――“「   」を表すしるし”という今回のテーマ、深澤さんならカギカッコにどんな言葉を入れますか?

僕が大事に思うのは、言語化することですね。たくさんの人が納得し、同意するような言葉にすることが、しるすという意味では重要かなと思っています。たとえばSNSの発信は、どんどんワードが圧縮されて小さくなっていますよね。笑いを表すしるしも「(笑)」から絵文字になって、それが「www」になったり。こういうコミュニケーションをしるすものはそれでいいのですが、残すしるしというのは、それを見た人が納得できるようなプラットフォームになる、世界を掌握できるような言葉やキーワードをしるすことだと思います。だから僕がカギカッコに言葉を入れるとすれば、「言葉」あるいは「キーワード」ですね。

――絵文字や顔文字、アイコンのスタンプなど、言語をグラフィックデザインで表すことはしっくりくる人が多いと思いますが、プロダクトの場合、言語化とはどういうものになってくるのでしょう?
 
最近の事例を申しますと、自分が持っているアイデアや、具体的なビジョン、カタチなどをアシスタントに伝える手段が、すごく変わってきているんです。以前はスケッチをしたり写真を撮ったりして、それを送ってイメージを伝えていましたが、最近は「ここ丸めて」「少しやわらかく」とか、その程度。抽象的でありながら短い言葉で伝えて、それに対して相手が動く。そういうコミュニケーションになってきています。もちろん根本的なところは共有できていることが前提です。最初は感覚的なところで、こういうものがつくりたいと言葉で伝える。そこがしっかり共有できていると、具体化する過程は逆にすごく単純なほうが、目指している表現に具体的に近づける気がします。
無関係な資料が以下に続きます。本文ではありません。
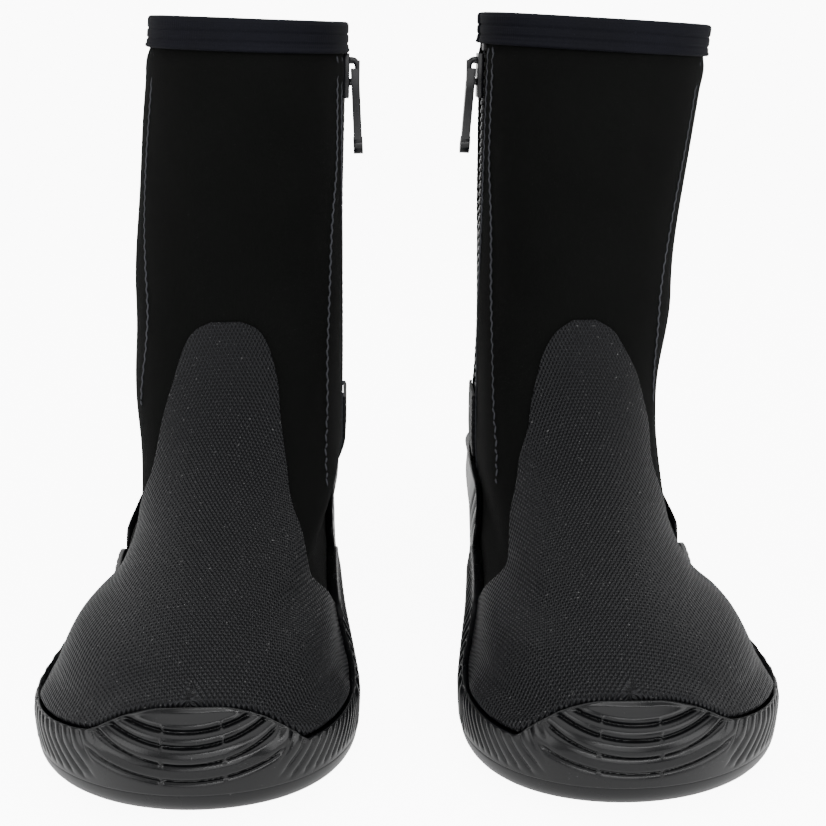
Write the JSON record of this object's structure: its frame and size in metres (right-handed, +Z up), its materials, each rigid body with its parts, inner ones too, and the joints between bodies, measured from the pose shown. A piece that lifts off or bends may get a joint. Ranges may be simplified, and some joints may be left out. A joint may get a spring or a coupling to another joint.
{
  "type": "neoprene boots",
  "caption": "Pair of high neoprene boots with rubber soles, embossed vamp overlays, ribbed toe bumpers and a side zip on each inner side.",
  "frame": {"origin": "middle of the footprint of the pair, on the floor", "axes": "+Z up, the toes point along -Y, +X towards the wearer's left boot"},
  "size_m": [0.2534, 0.2969, 0.2376],
  "materials": {
    "sole_rubber": "satin moulded rubber",
    "vamp_rubber": "matt rubber with an embossed fine diagonal grid",
    "midsole_foam": "matt foam rubber",
    "sock_fabric": "matt textile board",
    "insole_fabric": "matt brushed textile",
    "neoprene": "matt fine knitted jersey over foam",
    "binding": "soft ribbed elastic band",
    "seam_tape": "matt tape",
    "gusset_fabric": "matt jersey",
    "zip_tape": "woven tape",
    "zip_plastic": "moulded plastic",
    "slider_plastic": "moulded plastic"
  },
  "bodies": {
    "right_boot": {"right_outsole": "sole_rubber", "right_midsole": "midsole_foam", "right_sock_sole": "sock_fabric", "right_insole": "insole_fabric", "right_foxing_medial": "sole_rubber", "right_foxing_lateral": "sole_rubber", "right_toe_bumper": "sole_rubber", "right_heel_cap": "sole_rubber", "right_strap_ledge": "sole_rubber", "right_front_panel": "neoprene", "right_rear_panel": "neoprene", "right_vamp_overlay": "vamp_rubber", "right_seam_tape_lateral": "seam_tape", "right_seam_tape_medial": "seam_tape", "right_zip_gusset": "gusset_fabric", "right_zip_end_patch": "vamp_rubber", "right_collar_binding": "binding", "right_zip_teeth_front": "zip_plastic", "right_zip_teeth_rear": "zip_plastic", "right_zip_tape_front": "zip_tape", "right_zip_tape_rear": "zip_tape", "right_zip_top_stops": "zip_plastic", "right_zip_bottom_stop": "zip_plastic"},
    "right_slider": {"right_zip_slider": "slider_plastic"},
    "right_pull": {"right_zip_pull": "slider_plastic"},
    "left_boot": {"left_outsole": "sole_rubber", "left_midsole": "midsole_foam", "left_sock_sole": "sock_fabric", "left_insole": "insole_fabric", "left_foxing_medial": "sole_rubber", "left_foxing_lateral": "sole_rubber", "left_toe_bumper": "sole_rubber", "left_heel_cap": "sole_rubber", "left_strap_ledge": "sole_rubber", "left_front_panel": "neoprene", "left_rear_panel": "neoprene", "left_vamp_overlay": "vamp_rubber", "left_seam_tape_lateral": "seam_tape", "left_seam_tape_medial": "seam_tape", "left_zip_gusset": "gusset_fabric", "left_zip_end_patch": "vamp_rubber", "left_collar_binding": "binding", "left_zip_teeth_front": "zip_plastic", "left_zip_teeth_rear": "zip_plastic", "left_zip_tape_front": "zip_tape", "left_zip_tape_rear": "zip_tape", "left_zip_top_stops": "zip_plastic", "left_zip_bottom_stop": "zip_plastic"},
    "left_slider": {"left_zip_slider": "slider_plastic"},
    "left_pull": {"left_zip_pull": "slider_plastic"}
  },
  "joints": [
    {"name": "left_boot_lift", "type": "slide", "parent": "right_boot", "child": "left_boot", "axis": [0, 0, 1], "range_m": [0, 0.3]},
    {"name": "right_zip_travel", "type": "slide", "parent": "right_boot", "child": "right_slider", "axis": [-0.0236, 0, -0.9997], "range_m": [0, 0.1235]},
    {"name": "right_pull_swing", "type": "hinge", "parent": "right_slider", "child": "right_pull", "pos_m": [-0.0214, 0.077, 0.21519], "axis": [0, -1, 0], "range_deg": [0, 145]},
    {"name": "left_zip_travel", "type": "slide", "parent": "left_boot", "child": "left_slider", "axis": [-0.0081, 0, -1], "range_m": [0, 0.1235]},
    {"name": "left_pull_swing", "type": "hinge", "parent": "left_slider", "child": "left_pull", "pos_m": [0.02872, 0.077, 0.21532], "axis": [0, 1, 0], "range_deg": [0, 145]}
  ]
}
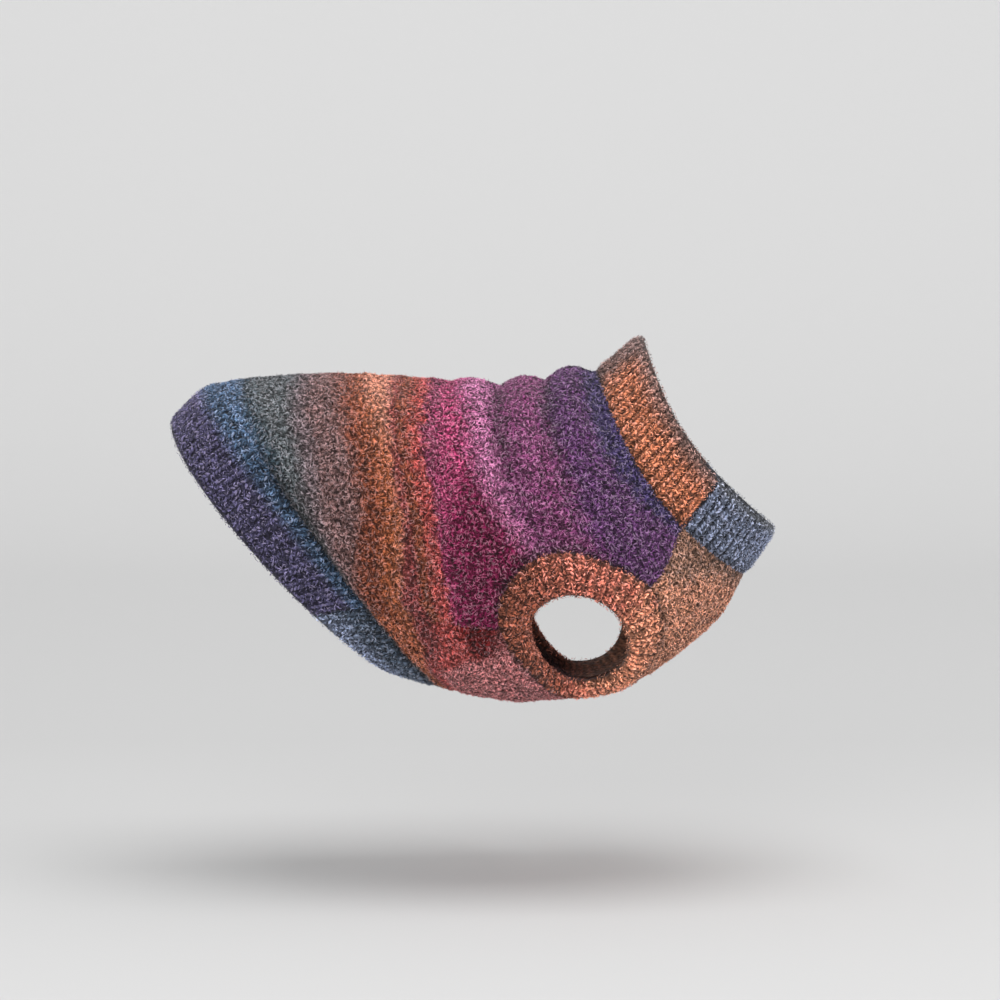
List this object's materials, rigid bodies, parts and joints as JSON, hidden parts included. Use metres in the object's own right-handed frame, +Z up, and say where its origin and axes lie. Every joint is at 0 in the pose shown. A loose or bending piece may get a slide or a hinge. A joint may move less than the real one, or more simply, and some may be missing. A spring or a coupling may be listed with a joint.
{
  "type": "dog sweater",
  "caption": "Short pull-on knitted sweater for a small dog, with a ribbed collar, ribbed hem and ribbed armholes, in its hollow worn form.",
  "frame": {"origin": "inside face of the back on the middle line, where the garment rests on its wearer", "axes": "+X forward to the collar, +Z up, +Y to the wearer's left"},
  "size_m": [0.3599, 0.1958, 0.2159],
  "materials": {
    "back_yarn": "brushed variegated knitting yarn, matt",
    "under_yarn": "brushed variegated knitting yarn, matt",
    "collar_back_yarn": "brushed variegated knitting yarn, matt",
    "collar_front_yarn": "brushed variegated knitting yarn, matt",
    "armhole_yarn": "brushed variegated knitting yarn, matt",
    "hem_back_yarn": "brushed variegated knitting yarn, matt",
    "hem_belly_yarn": "brushed variegated knitting yarn, matt"
  },
  "bodies": {
    "root": {"back_panel": "back_yarn", "under_panel": "under_yarn", "collar_back": "collar_back_yarn", "collar_front": "collar_front_yarn", "armhole_band_right": "armhole_yarn", "armhole_band_left": "armhole_yarn", "hem_back": "hem_back_yarn", "hem_belly": "hem_belly_yarn"}
  },
  "joints": []
}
――一般的にしるしというと、印鑑やシヤチハタ印のように何かを具体的に明示する意味合いが強いと思うのですが、深澤さんはカギカッコに入る言葉を、むしろ抽象的なものとして伝えようとしているのですね。

僕らのやっていることは具体的なものをつくることではあるけれども、与えているのは抽象的な喜びなんですよね。抽象的な喜びを言葉で説明するのは大変なので、同調だけがあればいいし、なぜ同調したかを言葉で説明する必要はない。だから、より単純でいいんです。僕はよく語尾に「ね」をつけるんですが、「~だよね?」と言ったら、相手に対して「そうでしょ?」と聞いているようなものですよね。僕はモノを通じて「そうですよね?」と言っているわけで、「ね」をモノそのものによってしるしている、ということです。

――いまのお話は、一歩引いて傍にあるような深澤さんのプロダクトの印象に通じると思いました。

作家の平野啓一郎さんが、僕の作品を「近接的無関心」と表現されていて、さすがだなぁと思ったんですが、つまり、傍にはいて欲しいけど、余計なことはしない。生活というのは、たとえば花が一輪あるだけでも変わってくるわけですから、そこに対してちょうどいい距離感を常に嗅ぎ分けていくのが自分の仕事だと思っています。

――応募されるクリエイターの方にはどんなことを期待していますか?

デザイン・シンキングとよく言われますが、考え方のノウハウよりは、クリエイティブパスを考えることが大事だと思いますね。いまの時代は言葉やしるすということの影響力が大きく、世界が変わるほどの力がある。デザインも、自分の発した魂がどんな風に伝播し、どこへつながっていくのかという経路を考える必要があると思うので、ぜひそこまで考えてつくって欲しいですね。